A alteração realizada no contrato de trabalho, no que atine à redução da carga horária e, por consequência, do salário, é vista como medida extremamente gravosa, a qual pode ser interpretada como uma lesão ao pacto trabalhista, tendo em vista o cristalino prejuízo em desfavor do empregado, considerando a redução de sua verba alimentar. Tal medida, a qual resta permitida por ora, em razão do estado de calamidade ao qual se busca enfrentar, em outros tempos, poderia ser declarada nula, tendo em vista a ausência da participação do Sindicato na negociação. Por cautela, cumpre ressaltar que nem mesmo neste momento calamitoso, no qual vivemos, se está livre de futuras eventuais reclamatórias trabalhistas em razão das medidas ora permitidas, as quais poderão ser amplamente discutidas em momento posterior, o que inclusive já foi acenado pela ANAMATRA – Associação Nacional dos Magistrados da Justiça do Trabalho e já está sendo discutido na Ação Direta de Inconstitucionalidade proposta essa tarde pelo Partido Rede Solidariedade, sob a Relatoria do Ministro Ricardo Lewandowsky, do Supremo Tribunal Federal.
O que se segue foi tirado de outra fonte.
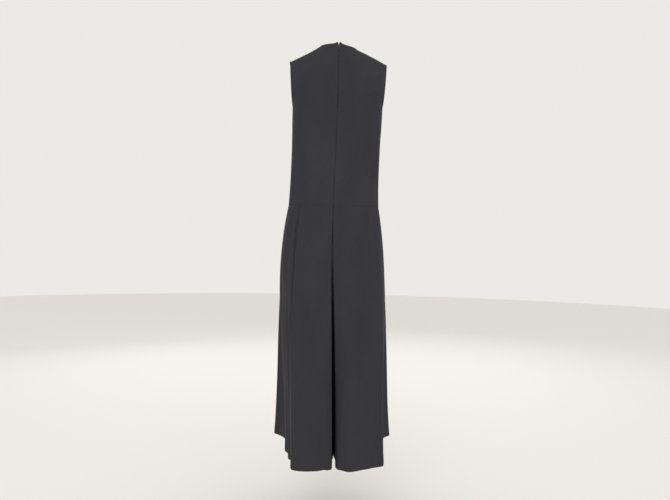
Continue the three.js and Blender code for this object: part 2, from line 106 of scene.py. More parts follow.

Entretanto, a Medida Provisória recém publicada é o instrumento legal apto para aplicação neste momento, estando plenamente permitida sua utilização, ficando a critério de cada empresa a decisão de optar ou não pelas medidas nela trazidas, devendo buscar a melhor forma de gerir seus contratos de trabalho e, concomitantemente, manter a saúde financeira do próprio negócio frente à crise econômica instalada, cabendo lembrar que a Medida Provisória 927 continua vigorando, mantendo as alternativas de férias antecipadas (individuais ou coletivas) e banco de horas negativo.